While the first two books could probably be read as stand-alone adventures, the final installment, Ptolemy's Gate would be difficult to enjoy had readers not previously been familiar with the world of Bartimaeus. Major plot points from both of the other books culminate in an unexpected revelation and a harrowing final battle. Without saying too much about the story, the basic plot is that the magical government is weakening, as more commoners begin to build a resilience to magic.
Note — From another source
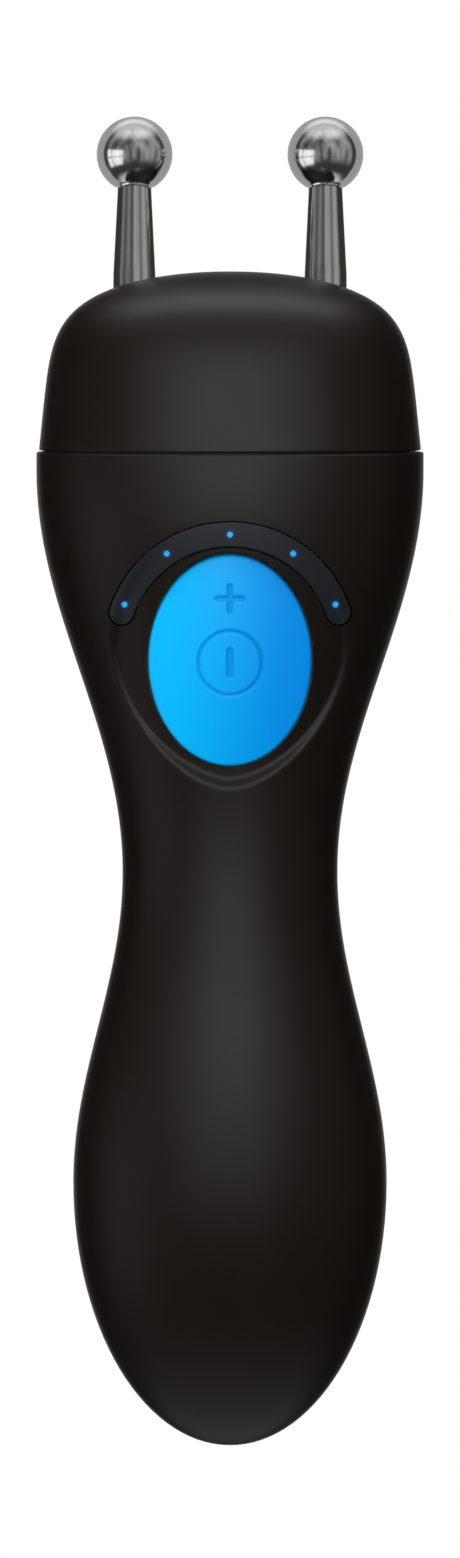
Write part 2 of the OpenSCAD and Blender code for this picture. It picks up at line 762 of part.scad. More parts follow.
// Turned stem: threaded stud, sealed shank, taper, collar and spigot
module probe_stem(s) {
    top = ball_at - seat_drop;
    base = stem_base_d / 2;
    stud = stud_d / 2;
    low = -boss_low - stud_l;
    on_probe(s) rotate_extrude($fn = 64) polygon([
        [0, low], [stud - 0.3, low], [stud, low + 0.3], [stud, -shoulder], [base, -shoulder],
        [base, groove_up - groove_w], [base - groove_t, groove_up - groove_w],
        [base - groove_t, groove_up], [base, groove_up], [base, 1.5],
        [stem_top_d / 2, top], [stud, top], [stud, ball_at + spigot_up], [0, ball_at + spigot_up]]);
}
module probe_stem_left() { color(chrome) probe_stem(-1); }
module probe_stem_right() { color(chrome) probe_stem(1); }

// Soft rings in the stems' grooves
module probe_seals() {
    color(black) for (s = [-1, 1]) on_probe(s)
        translate([0, 0, groove_up - groove_w / 2]) rotate_extrude($fn = 48)
            translate([(stem_base_d - groove_t) / 2 + 0.02, 0]) circle(d = groove_t, $fn = 24);
}

// Eyelets under the bosses, which join the leads to the studs
module ring_terminals() {
    color([0.8, 0.7, 0.4]) for (s = [-1, 1]) on_probe(s) translate([0, 0, -boss_low - 0.5])
        difference() {
            union() {
                cylinder(d = terminal_d, h = terminal_t, $fn = 40);
                translate([-tag_w / 2, -tag_l, 0]) cube([tag_w, tag_l, terminal_t]);
            }
            translate([0, 0, -1]) cylinder(d = stud_d + 0.2, h = 3, $fn = 40);
        }
}

module probe_nuts() {
    color(chrome) for (s = [-1, 1]) on_probe(s) translate([0, 0, -boss_low - 0.55 - nut_h]) difference() {
        cylinder(d = nut_w, h = nut_h, $fn = 6);
        translate([0, 0, -1]) cylinder(d = stud_d + 0.04, h = 4, $fn = 40);
    }
}

// Leads from the eyelets down to the board's upper end
module probe_leads() {
    drop = boss_low + 1.2;
    reach_out = tag_l - 0.2;
    for (s = [-1, 1]) color(s > 0 ? [0.7, 0.1, 0.1] : black)
        bar_along(curve(
            [s * probe_x, probe_y - reach_out * cos(probe_lean) - drop * sin(probe_lean),
             probe_z + reach_out * sin(probe_lean) - drop * cos(probe_lean)], [0, -3, -6],
            [s * 5.6, board_back + 0.7, board_high - 5], [0, 0, -6], 12), wire_r, 8);
}

front_shell();
rear_shell();
head_cap();
seam_gasket();
battery_cover();
button_cap();
switch_plunger();
switch_body();
indicator_window();
light_guides();
leds();
circuit_board();
board_screws();
controller_chip();
transformer();
capacitors();
buzzer();
battery_tray();
cell_left();
cell_right();
battery_springs();
contact_plates();
battery_leads();
probe_ball_left();
probe_ball_right();
probe_stem_left();
probe_stem_right();
probe_seals();
ring_terminals();
probe_nuts();
probe_leads();
shell_screws();
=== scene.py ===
"""Facial toning device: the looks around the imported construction.

Lengths are millimetres in the formulas and metres in the meshes. +Z runs up the body to the
probes, the controls face -Y, and the origin is the centre of the waist.
"""
import json
import math

import bmesh
import bpy
import numpy as np
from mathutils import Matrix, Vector


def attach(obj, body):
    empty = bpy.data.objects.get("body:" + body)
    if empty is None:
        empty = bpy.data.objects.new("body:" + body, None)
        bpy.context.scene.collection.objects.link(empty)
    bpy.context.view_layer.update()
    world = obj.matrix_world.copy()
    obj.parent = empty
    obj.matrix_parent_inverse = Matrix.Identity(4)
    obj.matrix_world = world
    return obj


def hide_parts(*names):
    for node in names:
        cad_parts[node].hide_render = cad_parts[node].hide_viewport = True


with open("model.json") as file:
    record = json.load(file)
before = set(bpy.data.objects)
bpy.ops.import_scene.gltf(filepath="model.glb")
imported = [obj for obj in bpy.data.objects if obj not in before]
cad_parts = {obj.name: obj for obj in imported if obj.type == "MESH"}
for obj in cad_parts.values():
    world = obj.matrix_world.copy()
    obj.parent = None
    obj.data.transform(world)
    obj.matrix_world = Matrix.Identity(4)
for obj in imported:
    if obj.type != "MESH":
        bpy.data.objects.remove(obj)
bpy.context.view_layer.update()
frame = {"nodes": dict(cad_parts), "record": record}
MM = 0.001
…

Although all of the books are well-written and thought-provoking, I felt the final installment to be the strongest of the three, which is rare in trilogies, sadly. In this final book, Stroud presents us with information about the Other Place, the home world of the spirits, as well as Bartimaeus's backstory involving Ptolemy. The parallels between Ptolemy and Nathaniel by the end of the book, especially Nathaniel's final act in the battle, make for a very satisfying conclusion.
All in all, I am sorry to have waited to read this fine trilogy. I will gladly defend it against those who may deride it as a Harry Potter clone, and I look forward to the planned film adaptation.